#### [Goal]
Give back the full material, exactly as it reads.

#### [Dataset extract]
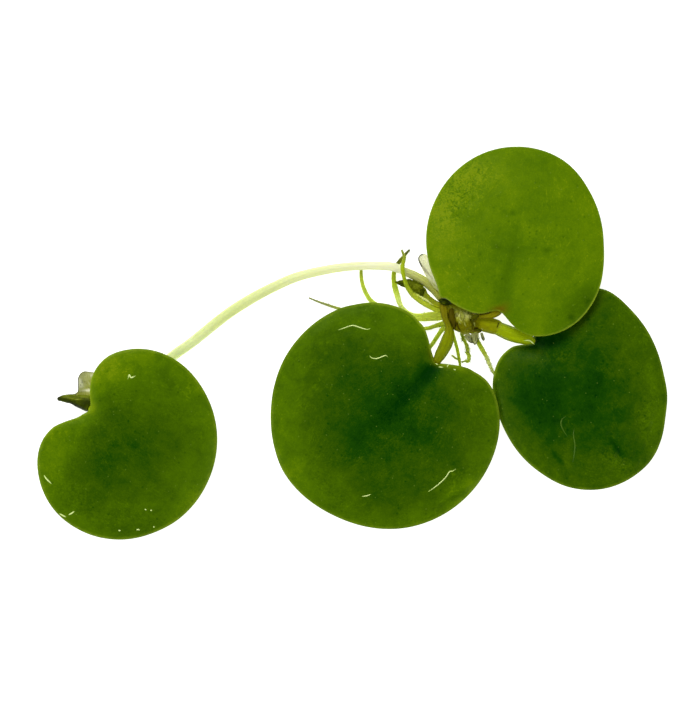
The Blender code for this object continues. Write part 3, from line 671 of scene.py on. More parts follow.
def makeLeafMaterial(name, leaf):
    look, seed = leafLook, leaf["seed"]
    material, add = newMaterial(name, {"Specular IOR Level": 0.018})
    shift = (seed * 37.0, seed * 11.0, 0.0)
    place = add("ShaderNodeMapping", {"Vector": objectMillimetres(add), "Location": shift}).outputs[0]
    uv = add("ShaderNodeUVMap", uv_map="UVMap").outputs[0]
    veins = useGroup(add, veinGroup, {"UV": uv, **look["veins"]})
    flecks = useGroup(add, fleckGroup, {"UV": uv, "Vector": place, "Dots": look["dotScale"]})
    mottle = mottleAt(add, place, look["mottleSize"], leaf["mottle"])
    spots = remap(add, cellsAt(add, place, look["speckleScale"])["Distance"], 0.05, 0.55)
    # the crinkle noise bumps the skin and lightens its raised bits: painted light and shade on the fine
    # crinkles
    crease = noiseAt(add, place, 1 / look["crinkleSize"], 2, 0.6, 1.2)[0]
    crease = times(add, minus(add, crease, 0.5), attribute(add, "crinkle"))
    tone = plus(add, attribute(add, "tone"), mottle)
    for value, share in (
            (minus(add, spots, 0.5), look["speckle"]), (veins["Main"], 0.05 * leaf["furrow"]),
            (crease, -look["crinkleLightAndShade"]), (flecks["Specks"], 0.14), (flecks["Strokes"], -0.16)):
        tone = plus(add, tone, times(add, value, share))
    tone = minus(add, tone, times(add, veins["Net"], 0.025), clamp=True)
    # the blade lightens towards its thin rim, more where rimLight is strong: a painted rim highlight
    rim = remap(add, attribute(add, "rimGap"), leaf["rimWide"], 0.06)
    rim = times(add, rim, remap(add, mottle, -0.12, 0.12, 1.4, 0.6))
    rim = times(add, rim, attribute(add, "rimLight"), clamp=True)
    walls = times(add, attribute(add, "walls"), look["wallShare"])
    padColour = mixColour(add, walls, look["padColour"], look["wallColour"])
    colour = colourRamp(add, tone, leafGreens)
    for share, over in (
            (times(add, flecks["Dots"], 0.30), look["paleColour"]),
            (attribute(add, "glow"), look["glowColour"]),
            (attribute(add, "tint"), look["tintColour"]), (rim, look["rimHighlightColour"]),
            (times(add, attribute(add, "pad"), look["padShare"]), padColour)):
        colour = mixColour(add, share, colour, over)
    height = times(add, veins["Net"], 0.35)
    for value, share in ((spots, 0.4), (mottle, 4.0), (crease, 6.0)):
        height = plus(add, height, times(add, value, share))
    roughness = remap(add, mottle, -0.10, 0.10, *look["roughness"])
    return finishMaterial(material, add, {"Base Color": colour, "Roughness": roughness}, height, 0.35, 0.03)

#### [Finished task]
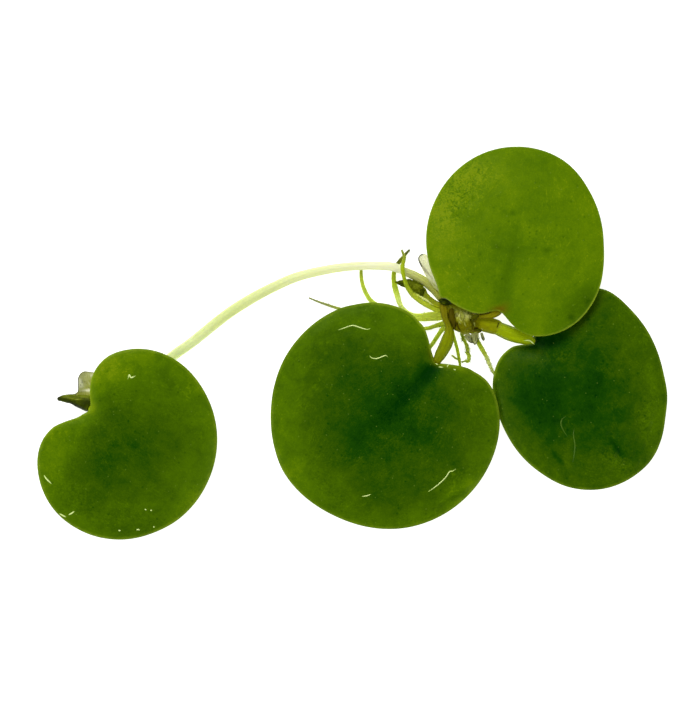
The Blender code for this object continues. Write part 3, from line 671 of scene.py on. More parts follow.
def makeLeafMaterial(name, leaf):
    look, seed = leafLook, leaf["seed"]
    material, add = newMaterial(name, {"Specular IOR Level": 0.018})
    shift = (seed * 37.0, seed * 11.0, 0.0)
    place = add("ShaderNodeMapping", {"Vector": objectMillimetres(add), "Location": shift}).outputs[0]
    uv = add("ShaderNodeUVMap", uv_map="UVMap").outputs[0]
    veins = useGroup(add, veinGroup, {"UV": uv, **look["veins"]})
    flecks = useGroup(add, fleckGroup, {"UV": uv, "Vector": place, "Dots": look["dotScale"]})
    mottle = mottleAt(add, place, look["mottleSize"], leaf["mottle"])
    spots = remap(add, cellsAt(add, place, look["speckleScale"])["Distance"], 0.05, 0.55)
    # the crinkle noise bumps the skin and lightens its raised bits: painted light and shade on the fine
    # crinkles
    crease = noiseAt(add, place, 1 / look["crinkleSize"], 2, 0.6, 1.2)[0]
    crease = times(add, minus(add, crease, 0.5), attribute(add, "crinkle"))
    tone = plus(add, attribute(add, "tone"), mottle)
    for value, share in (
            (minus(add, spots, 0.5), look["speckle"]), (veins["Main"], 0.05 * leaf["furrow"]),
            (crease, -look["crinkleLightAndShade"]), (flecks["Specks"], 0.14), (flecks["Strokes"], -0.16)):
        tone = plus(add, tone, times(add, value, share))
    tone = minus(add, tone, times(add, veins["Net"], 0.025), clamp=True)
    # the blade lightens towards its thin rim, more where rimLight is strong: a painted rim highlight
    rim = remap(add, attribute(add, "rimGap"), leaf["rimWide"], 0.06)
    rim = times(add, rim, remap(add, mottle, -0.12, 0.12, 1.4, 0.6))
    rim = times(add, rim, attribute(add, "rimLight"), clamp=True)
    walls = times(add, attribute(add, "walls"), look["wallShare"])
    padColour = mixColour(add, walls, look["padColour"], look["wallColour"])
    colour = colourRamp(add, tone, leafGreens)
    for share, over in (
            (times(add, flecks["Dots"], 0.30), look["paleColour"]),
            (attribute(add, "glow"), look["glowColour"]),
            (attribute(add, "tint"), look["tintColour"]), (rim, look["rimHighlightColour"]),
            (times(add, attribute(add, "pad"), look["padShare"]), padColour)):
        colour = mixColour(add, share, colour, over)
    height = times(add, veins["Net"], 0.35)
    for value, share in ((spots, 0.4), (mottle, 4.0), (crease, 6.0)):
        height = plus(add, height, times(add, value, share))
    roughness = remap(add, mottle, -0.10, 0.10, *look["roughness"])
    return finishMaterial(material, add, {"Base Color": colour, "Roughness": roughness}, height, 0.35, 0.03)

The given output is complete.